■ Short exercise:
Which lines hold the word "attach"? Copy each of them.

■ Supplied material:
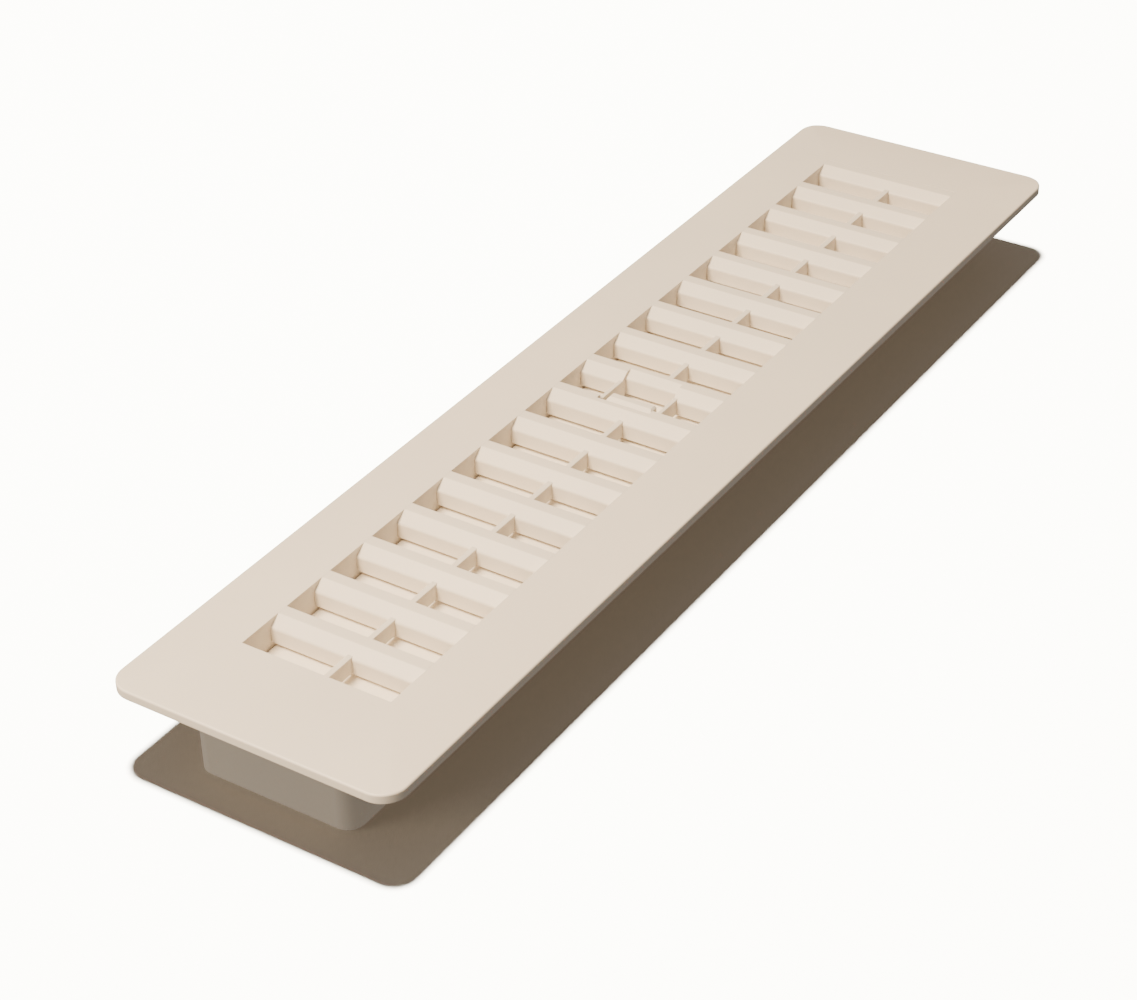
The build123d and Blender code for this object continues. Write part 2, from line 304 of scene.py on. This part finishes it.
def make_faceplate():
    """The flange, its rounded rim, four sloped borders and the rim of the louvre opening."""
    work = bmesh.new()
    steps = 10
    under, over, lip = 0.3, 0.55, 0.03
    rings = []

    def outer_ring(inset, lift, from_top):
        """One ring round the outside, lifted from the seat or dropped from the sloped top."""
        radius = CORNER_RADIUS - inset
        ring = []
        for x, y in rounded_loop(HALF_X - inset, HALF_Y - inset, radius, steps):
            z = plate_height(x, y) - lift if from_top else SEAT + lift
            ring.append(work.verts.new((x * MM, y * MM, z * MM)))
        rings.append(ring)

    for step in range(4):
        angle = math.radians(30 * step)
        outer_ring(under * (1 - math.sin(angle)), under * (1 - math.cos(angle)), False)
    for step in range(6):
        angle = math.radians(18 * step)
        outer_ring(over * (1 - math.cos(angle)), over * (1 - math.sin(angle)), True)
    for first, second in zip(rings, rings[1:]):
        for i in range(len(first)):
            j = (i + 1) % len(first)
            work.faces.new((first[i], first[j], second[j], second[i]))

    corners = [(FIELD_X, FIELD_FAR), (-FIELD_X, FIELD_FAR), (-FIELD_X, FIELD_NEAR),
               (FIELD_X, FIELD_NEAR)]
    inner = []
    profile = [(lip, 0.0)]
    for step in range(1, 5):
        angle = math.radians(22.5 * step)
        profile.append((lip * (1 - math.sin(angle)), lip * (1 - math.cos(angle))))
    profile.append((0.0, FIELD_TOP - SEAT))
    for out, drop in profile:
        ring = []
        for x, y in corners:
            px = x + math.copysign(out, x)
            py = y + math.copysign(out, y)
            z = SEAT if drop > 2.0 else plate_height(px, py) - drop
            ring.append(work.verts.new((px * MM, py * MM, z * MM)))
        inner.append(ring)
    for first, second in zip(inner, inner[1:]):
        for i in range(4):
            j = (i + 1) % 4
            work.faces.new((first[i], first[j], second[j], second[i]))

    def bridge(outer, corner_ring, flip):
        """The faces between a rounded ring and a four-cornered one."""
        count = steps + 1
        for c in range(4):
            for step in range(steps):
                face = (outer[c * count + step], outer[c * count + step + 1], corner_ring[c])
                work.faces.new(face[::-1] if flip else face)
            after = (c + 1) % 4
            face = (outer[c * count + steps], outer[after * count], corner_ring[after],
                    corner_ring[c])
            work.faces.new(face[::-1] if flip else face)

    bridge(rings[-1], inner[0], False)
    bridge(rings[0], inner[-1], True)
    bmesh.ops.recalc_face_normals(work, faces=work.faces)
    mesh = bpy.data.meshes.new("faceplate_moulded")
    work.to_mesh(mesh)
    work.free()
    piece = bpy.data.objects.new("faceplate_moulded", mesh)
    bpy.context.scene.collection.objects.link(piece)

    pockets = []
    pitch = 2 * (HALF_Y - FLANGE_RIM) / SIDE_POCKETS
    length = pitch - FLANGE_RIB
    below, ceiling = SEAT - 2 * POCKET_DEPTH, SEAT + POCKET_DEPTH
    for side in (-1, 1):
        for index in range(SIDE_POCKETS):
            y = (index - SIDE_POCKETS // 2) * pitch
            x0, x1 = sorted((side * POCKET_INNER_X, side * (HALF_X - FLANGE_RIM)))
            pockets.append(block(
                "pocket", (x0, y - length / 2, below), (x1, y + length / 2, ceiling),
                POCKET_RADIUS,
            ))
    cut(piece, pockets)
    return piece


def crisp(piece, angle):
    """Smooth shading that stays crisp at edges sharper than an angle, in degrees."""
    mesh = piece.data
    for polygon in mesh.polygons:
        polygon.use_smooth = True
    mesh.set_sharp_from_angle(angle=math.radians(angle))
    modifier = piece.modifiers.new("normals", "WEIGHTED_NORMAL")
    modifier.keep_sharp = True
    modifier.weight = 70


plate = make_faceplate()
plate.data.materials.clear()
plate.data.materials.append(plastics["faceplate_plastic"])
crisp(plate, 30)
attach(plate, "register_frame")
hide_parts("faceplate")

# ================================================================ snap tongues
TONGUE_X, TONGUE_Y = 22.7, 161.5
TONGUE_HALF_WIDTH = 3.0
TONGUE_THICKNESS = 1.6
TONGUE_BOTTOM = 13.0
TONGUE_ROOT = 0.4
BARB_TOP = 16.5
BARB_REACH = 1.2
TONGUE_SOFTNESS = 0.18


def make_tongue(side, end):
    """A snap tongue below the plate, with a barb that faces the collar's wall."""
    name = "tongue_%s_%s" % ("right" if side > 0 else "left", "far" if end > 0 else "near")
    outline = [
        (-TONGUE_THICKNESS, SEAT + TONGUE_ROOT), (-TONGUE_THICKNESS, TONGUE_BOTTOM),
        (0.0, TONGUE_BOTTOM), (BARB_REACH, BARB_TOP), (0.0, BARB_TOP),
        (0.0, SEAT + TONGUE_ROOT),
    ]
    work = bmesh.new()
    faces = []
    for y in (-TONGUE_HALF_WIDTH, TONGUE_HALF_WIDTH):
        faces.append([
            work.verts.new((side * (TONGUE_X + x) * MM, (end * TONGUE_Y + y) * MM, z * MM))
            for x, z in outline
        ])
    work.faces.new(faces[0])
    work.faces.new(faces[1][::-1])
    for i in range(len(outline)):
        j = (i + 1) % len(outline)
        work.faces.new((faces[0][j], faces[0][i], faces[1][i], faces[1][j]))
    bmesh.ops.recalc_face_normals(work, faces=work.faces)
    bmesh.ops.bevel(
        work, geom=work.edges[:], offset=TONGUE_SOFTNESS * MM, offset_type="OFFSET",
        segments=2, profile=0.5, affect="EDGES", clamp_overlap=True,
    )
    mesh = bpy.data.meshes.new(name)
    work.to_mesh(mesh)
    work.free()
    tongue = bpy.data.objects.new(name, mesh)
    bpy.context.scene.collection.objects.link(tongue)
    mesh.materials.append(plastics["faceplate_plastic"])
    crisp(tongue, 35)
    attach(tongue, "register_frame")
    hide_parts("faceplate")


for side in (-1, 1):
    for end in (-1, 1):
        make_tongue(side, end)


# ================================================================ every other piece
# edge radii in millimetres
DEFAULT_RADIUS = 0.2
RADII = {
    "duct_collar": 0.25, "thumb_lever": 0.22, "tie_bar": 0.2,
    "center_ribs": 0.18, "lever_bay_ribs": 0.16,
}
for node in nodes:
    if node == "faceplate":
        continue
    only = None
    if node.startswith("louver"):
        only = along_x
    elif node.endswith("ribs"):
        only = on_rib_top
    softened(node, RADII.get(node, DEFAULT_RADIUS) * MM, only=only)


# ================================================================ floor, light, camera
floor_mesh = bpy.data.meshes.new("studio_floor")
floor_mesh.from_pydata(
    [(-6, -6, 0), (6, -6, 0), (6, 9, 0), (-6, 9, 0)], [], [(0, 1, 2, 3)]
)
floor = bpy.data.objects.new("studio_floor", floor_mesh)
bpy.context.scene.collection.objects.link(floor)
paper = bpy.data.materials.new("studio_paper")
paper.use_nodes = True
paper_shader = paper.node_tree.nodes["Principled BSDF"]
paper_shader.inputs["Base Color"].default_value = (0.68, 0.60, 0.505, 1.0)
paper_shader.inputs["Roughness"].default_value = 0.9
floor_mesh.materials.append(paper)

world = bpy.data.worlds.new("studio_air")
bpy.context.scene.world = world
world.use_nodes = True
background = world.node_tree.nodes["Background"]
background.inputs["Color"].default_value = (1.0, 0.93, 0.84, 1.0)
background.inputs["Strength"].default_value = 0.25


def area_light(name, location, target, size, watts, color):
    """A square studio light, aimed at a point."""
    lamp = bpy.data.lights.new(name, "AREA")
    lamp.shape = "SQUARE"
    lamp.size = size
    lamp.energy = watts
    lamp.color = color
    holder = bpy.data.objects.new(name, lamp)
    holder.location = location
    aim = Vector(target) - Vector(location)
    holder.rotation_euler = aim.to_track_quat("-Z", "Y").to_euler()
    bpy.context.scene.collection.objects.link(holder)
    return holder


# The key lights the part except its collar, and the wash lights the floor alone, which keeps
# the paper white around it. The floor sends no light up to the part. The fill lights all.
part_only = bpy.data.collections.new("part_only")
floor_only = bpy.data.collections.new("floor_only")
floor_only.objects.link(floor)
for piece in bpy.data.objects:
    if piece.type == "MESH" and piece is not floor and "collar" not in piece.name:
        part_only.objects.link(piece)
floor.visible_diffuse = False
floor.visible_glossy = False
key = area_light("key", (-0.33, -0.88, 1.42), (0, 0, 0), 0.62, 85.0, (1.0, 0.82, 0.595))
key.light_linking.receiver_collection = part_only
wash = area_light("floor_wash", (-0.35, 0.1, 3.0), (0, 0.1, 0), 0.25, 2000.0, (0.90, 0.98, 1.0))
wash.light_linking.receiver_collection = floor_only

area_light("fill", (-0.9, -1.3, 0.5), (0, 0, 0), 0.8, 6.5, (1.0, 0.87, 0.74))

camera = bpy.data.cameras.new("camera")
camera.lens = 82.825
camera.sensor_width = 36.0
camera.clip_start = 0.01
camera.clip_end = 50.0
viewer = bpy.data.objects.new("camera", camera)
viewer.location = (0.33497, -0.5398, 0.41778)
viewer.rotation_euler = [math.radians(a) for a in (56.0565, 1.3212, 32.8745)]
bpy.context.scene.collection.objects.link(viewer)
bpy.context.scene.camera = viewer

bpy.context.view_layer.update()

■ Solution:
attach(plate, "register_frame")
    attach(tongue, "register_frame")